Maximum entropy models for natural language ambiguity resolution

TLDR

Maximum‑entropy models rely on simple, knowledge‑poor features and reusable software, enabling high‑accuracy natural‑language tasks with less supervision than competing methods. The thesis shows that maximum‑entropy modeling can resolve multiple natural‑language ambiguities to state‑of‑the‑art accuracy. The author applies a task‑independent maximum‑entropy framework, implemented in a single software system, to sentence‑boundary detection, POS tagging, prepositional‑phrase attachment, parsing, and text categorization. Experiments show that maximum‑entropy models achieve state‑of‑the‑art or superior accuracies across a wide range of natural‑language tasks with minimal task‑specific effort.

Abstract

This thesis demonstrates that several important kinds of natural language ambiguities can be resolved to state-of-the-art accuracies using a single statistical modeling technique based on the principle of maximum entropy. We discuss the problems of sentence boundary detection, part-of-speech tagging, prepositional phrase attachment, natural language parsing, and text categorization under the maximum entropy framework. In practice, we have found that maximum entropy models offer the following advantages: State-of-the-art accuracy.

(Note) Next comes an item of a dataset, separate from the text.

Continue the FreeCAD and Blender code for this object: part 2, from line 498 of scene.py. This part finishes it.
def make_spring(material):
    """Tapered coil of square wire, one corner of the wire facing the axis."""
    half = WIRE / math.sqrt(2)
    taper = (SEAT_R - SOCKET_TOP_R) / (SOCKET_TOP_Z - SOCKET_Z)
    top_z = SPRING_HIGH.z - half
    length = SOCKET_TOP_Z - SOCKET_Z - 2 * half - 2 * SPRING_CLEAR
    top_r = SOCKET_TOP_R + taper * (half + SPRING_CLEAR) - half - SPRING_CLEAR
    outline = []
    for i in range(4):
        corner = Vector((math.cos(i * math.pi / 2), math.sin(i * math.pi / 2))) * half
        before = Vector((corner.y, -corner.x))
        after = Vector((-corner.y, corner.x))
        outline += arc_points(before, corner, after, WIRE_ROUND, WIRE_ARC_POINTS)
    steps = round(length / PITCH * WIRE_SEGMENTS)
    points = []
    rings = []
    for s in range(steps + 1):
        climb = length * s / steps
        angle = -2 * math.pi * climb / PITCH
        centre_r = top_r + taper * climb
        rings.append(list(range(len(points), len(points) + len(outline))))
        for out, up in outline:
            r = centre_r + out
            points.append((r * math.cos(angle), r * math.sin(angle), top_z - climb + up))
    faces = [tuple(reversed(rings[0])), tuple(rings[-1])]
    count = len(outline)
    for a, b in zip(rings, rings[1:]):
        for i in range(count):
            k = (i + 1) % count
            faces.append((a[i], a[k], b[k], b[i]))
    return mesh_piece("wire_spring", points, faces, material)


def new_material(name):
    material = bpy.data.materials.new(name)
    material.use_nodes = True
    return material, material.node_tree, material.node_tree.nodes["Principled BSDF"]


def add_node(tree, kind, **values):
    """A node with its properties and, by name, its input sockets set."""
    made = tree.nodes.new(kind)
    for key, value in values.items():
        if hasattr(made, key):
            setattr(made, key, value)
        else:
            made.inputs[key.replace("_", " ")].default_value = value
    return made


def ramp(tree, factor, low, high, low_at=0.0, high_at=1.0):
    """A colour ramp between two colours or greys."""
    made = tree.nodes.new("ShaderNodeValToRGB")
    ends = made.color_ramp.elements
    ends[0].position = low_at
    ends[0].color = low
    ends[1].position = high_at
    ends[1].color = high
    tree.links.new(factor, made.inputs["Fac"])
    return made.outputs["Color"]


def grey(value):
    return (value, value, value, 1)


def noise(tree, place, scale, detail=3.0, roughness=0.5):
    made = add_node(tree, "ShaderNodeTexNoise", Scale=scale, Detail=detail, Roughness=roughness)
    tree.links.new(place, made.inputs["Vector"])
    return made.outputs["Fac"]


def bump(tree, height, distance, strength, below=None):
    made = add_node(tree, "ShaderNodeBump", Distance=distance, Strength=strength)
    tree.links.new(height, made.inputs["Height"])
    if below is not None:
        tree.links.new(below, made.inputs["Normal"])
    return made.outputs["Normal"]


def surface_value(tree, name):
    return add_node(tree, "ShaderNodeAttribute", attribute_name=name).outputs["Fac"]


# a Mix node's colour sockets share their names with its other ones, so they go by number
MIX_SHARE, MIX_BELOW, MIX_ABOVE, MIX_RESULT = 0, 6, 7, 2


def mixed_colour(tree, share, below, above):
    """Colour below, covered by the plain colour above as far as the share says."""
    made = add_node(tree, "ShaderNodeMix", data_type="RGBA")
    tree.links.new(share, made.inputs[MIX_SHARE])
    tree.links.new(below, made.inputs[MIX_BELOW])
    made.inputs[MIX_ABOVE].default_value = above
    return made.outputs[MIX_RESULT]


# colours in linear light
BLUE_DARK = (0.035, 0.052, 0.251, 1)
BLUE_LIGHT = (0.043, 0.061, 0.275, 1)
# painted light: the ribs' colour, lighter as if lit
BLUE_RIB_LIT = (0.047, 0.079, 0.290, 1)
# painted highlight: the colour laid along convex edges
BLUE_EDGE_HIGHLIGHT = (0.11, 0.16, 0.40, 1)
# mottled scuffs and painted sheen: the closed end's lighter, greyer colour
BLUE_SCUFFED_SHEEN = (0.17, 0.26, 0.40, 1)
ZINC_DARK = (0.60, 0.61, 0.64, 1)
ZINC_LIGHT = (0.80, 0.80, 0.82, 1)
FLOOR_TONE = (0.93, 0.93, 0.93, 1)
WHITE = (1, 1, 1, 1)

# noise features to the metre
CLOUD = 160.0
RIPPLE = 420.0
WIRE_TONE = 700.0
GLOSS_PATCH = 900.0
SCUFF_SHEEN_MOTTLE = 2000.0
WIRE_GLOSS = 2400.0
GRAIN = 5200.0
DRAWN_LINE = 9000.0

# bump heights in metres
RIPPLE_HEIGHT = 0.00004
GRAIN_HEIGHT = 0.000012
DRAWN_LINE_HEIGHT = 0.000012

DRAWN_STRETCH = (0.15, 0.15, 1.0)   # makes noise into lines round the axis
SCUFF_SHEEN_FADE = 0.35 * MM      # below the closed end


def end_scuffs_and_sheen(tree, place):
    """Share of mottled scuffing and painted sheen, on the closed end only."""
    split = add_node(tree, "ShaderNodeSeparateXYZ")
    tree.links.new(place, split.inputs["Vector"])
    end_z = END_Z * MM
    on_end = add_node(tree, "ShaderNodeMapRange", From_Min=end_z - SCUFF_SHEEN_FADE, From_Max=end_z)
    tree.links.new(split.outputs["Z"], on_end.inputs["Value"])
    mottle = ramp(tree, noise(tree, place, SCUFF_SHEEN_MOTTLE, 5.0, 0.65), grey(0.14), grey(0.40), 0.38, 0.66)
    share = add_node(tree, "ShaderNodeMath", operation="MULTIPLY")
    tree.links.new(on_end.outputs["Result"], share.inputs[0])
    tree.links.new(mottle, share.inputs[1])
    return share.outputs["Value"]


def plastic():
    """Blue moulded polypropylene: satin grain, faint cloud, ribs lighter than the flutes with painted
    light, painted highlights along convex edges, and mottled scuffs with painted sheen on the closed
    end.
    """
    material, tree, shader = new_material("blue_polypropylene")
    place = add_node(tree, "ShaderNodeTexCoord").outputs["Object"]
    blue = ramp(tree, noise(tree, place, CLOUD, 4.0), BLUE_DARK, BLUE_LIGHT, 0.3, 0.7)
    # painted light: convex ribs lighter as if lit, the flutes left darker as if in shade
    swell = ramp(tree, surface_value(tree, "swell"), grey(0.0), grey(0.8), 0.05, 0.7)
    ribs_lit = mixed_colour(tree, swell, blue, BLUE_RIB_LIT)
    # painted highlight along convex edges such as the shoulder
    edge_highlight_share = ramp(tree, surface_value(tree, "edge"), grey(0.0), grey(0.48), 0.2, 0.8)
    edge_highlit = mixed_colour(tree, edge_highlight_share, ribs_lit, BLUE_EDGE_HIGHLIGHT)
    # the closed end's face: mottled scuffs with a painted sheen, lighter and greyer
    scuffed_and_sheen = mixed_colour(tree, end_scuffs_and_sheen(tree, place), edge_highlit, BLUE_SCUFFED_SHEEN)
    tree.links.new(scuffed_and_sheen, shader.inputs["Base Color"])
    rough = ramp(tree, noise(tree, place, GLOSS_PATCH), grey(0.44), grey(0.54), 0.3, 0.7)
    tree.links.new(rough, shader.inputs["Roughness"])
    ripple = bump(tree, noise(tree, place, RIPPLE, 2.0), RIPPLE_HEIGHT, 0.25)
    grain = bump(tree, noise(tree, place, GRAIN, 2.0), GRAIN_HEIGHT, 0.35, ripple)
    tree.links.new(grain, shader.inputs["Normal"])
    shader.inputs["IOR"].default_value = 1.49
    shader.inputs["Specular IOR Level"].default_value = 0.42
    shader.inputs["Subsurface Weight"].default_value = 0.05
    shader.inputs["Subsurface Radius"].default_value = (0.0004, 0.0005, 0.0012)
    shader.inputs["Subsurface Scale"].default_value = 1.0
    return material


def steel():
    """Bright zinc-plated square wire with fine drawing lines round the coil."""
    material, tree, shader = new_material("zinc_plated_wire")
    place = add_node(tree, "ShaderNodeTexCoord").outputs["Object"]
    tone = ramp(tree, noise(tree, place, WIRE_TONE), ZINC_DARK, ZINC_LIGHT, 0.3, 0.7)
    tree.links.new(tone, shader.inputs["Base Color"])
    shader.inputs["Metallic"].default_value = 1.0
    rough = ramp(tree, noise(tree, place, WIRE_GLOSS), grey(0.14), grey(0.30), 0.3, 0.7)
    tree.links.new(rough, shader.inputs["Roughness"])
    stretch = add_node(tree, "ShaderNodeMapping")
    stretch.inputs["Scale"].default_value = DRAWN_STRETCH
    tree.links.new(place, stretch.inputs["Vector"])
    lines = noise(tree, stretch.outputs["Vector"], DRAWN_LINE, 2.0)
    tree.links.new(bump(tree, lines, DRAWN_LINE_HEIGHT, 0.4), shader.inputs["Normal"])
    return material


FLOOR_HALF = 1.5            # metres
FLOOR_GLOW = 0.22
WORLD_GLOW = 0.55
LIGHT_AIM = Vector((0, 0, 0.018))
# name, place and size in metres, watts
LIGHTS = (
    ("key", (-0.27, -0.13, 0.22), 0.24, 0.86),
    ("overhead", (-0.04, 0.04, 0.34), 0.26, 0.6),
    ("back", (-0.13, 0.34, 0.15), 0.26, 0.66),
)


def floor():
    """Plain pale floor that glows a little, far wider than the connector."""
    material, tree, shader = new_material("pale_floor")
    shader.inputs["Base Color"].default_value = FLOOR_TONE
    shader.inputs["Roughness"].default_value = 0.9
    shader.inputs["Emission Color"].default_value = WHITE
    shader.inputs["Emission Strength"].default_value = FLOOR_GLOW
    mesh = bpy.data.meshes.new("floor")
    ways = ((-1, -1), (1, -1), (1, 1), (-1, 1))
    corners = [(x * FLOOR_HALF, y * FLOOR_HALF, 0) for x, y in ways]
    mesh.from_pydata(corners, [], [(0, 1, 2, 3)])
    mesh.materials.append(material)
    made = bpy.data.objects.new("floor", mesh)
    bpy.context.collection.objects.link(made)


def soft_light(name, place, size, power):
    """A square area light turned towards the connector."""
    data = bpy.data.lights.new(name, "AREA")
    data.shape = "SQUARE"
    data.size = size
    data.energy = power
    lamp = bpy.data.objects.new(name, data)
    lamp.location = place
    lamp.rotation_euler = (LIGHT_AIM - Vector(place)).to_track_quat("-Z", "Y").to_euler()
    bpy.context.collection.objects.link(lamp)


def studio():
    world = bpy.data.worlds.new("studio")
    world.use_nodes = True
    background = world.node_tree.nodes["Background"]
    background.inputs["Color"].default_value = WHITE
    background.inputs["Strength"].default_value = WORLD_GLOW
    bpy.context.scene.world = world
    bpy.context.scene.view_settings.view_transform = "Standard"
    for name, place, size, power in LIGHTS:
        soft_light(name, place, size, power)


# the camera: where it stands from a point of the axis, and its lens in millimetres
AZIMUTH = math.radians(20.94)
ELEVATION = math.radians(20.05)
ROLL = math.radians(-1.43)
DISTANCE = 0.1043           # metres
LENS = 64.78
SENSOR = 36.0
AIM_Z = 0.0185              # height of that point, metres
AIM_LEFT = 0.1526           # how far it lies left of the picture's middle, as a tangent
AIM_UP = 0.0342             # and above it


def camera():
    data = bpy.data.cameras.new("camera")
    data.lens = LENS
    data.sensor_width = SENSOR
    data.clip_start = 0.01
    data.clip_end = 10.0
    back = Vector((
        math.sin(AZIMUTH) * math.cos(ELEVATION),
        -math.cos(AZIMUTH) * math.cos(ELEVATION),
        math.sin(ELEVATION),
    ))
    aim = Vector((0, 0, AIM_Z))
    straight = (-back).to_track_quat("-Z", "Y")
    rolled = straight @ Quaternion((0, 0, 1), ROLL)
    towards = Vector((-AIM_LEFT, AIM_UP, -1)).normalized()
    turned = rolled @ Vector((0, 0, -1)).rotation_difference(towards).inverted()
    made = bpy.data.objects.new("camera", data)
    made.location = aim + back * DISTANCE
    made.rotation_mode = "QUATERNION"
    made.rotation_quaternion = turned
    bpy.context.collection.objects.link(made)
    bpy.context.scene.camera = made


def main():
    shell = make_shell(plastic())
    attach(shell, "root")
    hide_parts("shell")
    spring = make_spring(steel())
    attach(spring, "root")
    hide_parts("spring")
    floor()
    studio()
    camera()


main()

The probability models for all of the tasks discussed perform at or near state-of-the-art accuracies, or outperform competing learning algorithms when trained and tested under similar conditions. Methods which outperform those presented here require much more supervision in the form of additional human involvement or additional supporting resources. Knowledge-poor features. The facts used to model the data, or features, are linguistically very simple, or knowledge-poor, but yet succeed in approximating complex linguistic relationships. Reusable software technology. The mathematics of the maximum entropy framework are essentially independent of any particular task, and a single software implementation can be used for all of the probability models in this thesis. The experiments in this thesis suggest that experimenters can obtain state-of-the-art accuracies on a wide range of natural language tasks, with little task-specific effort, by using maximum entropy probability models.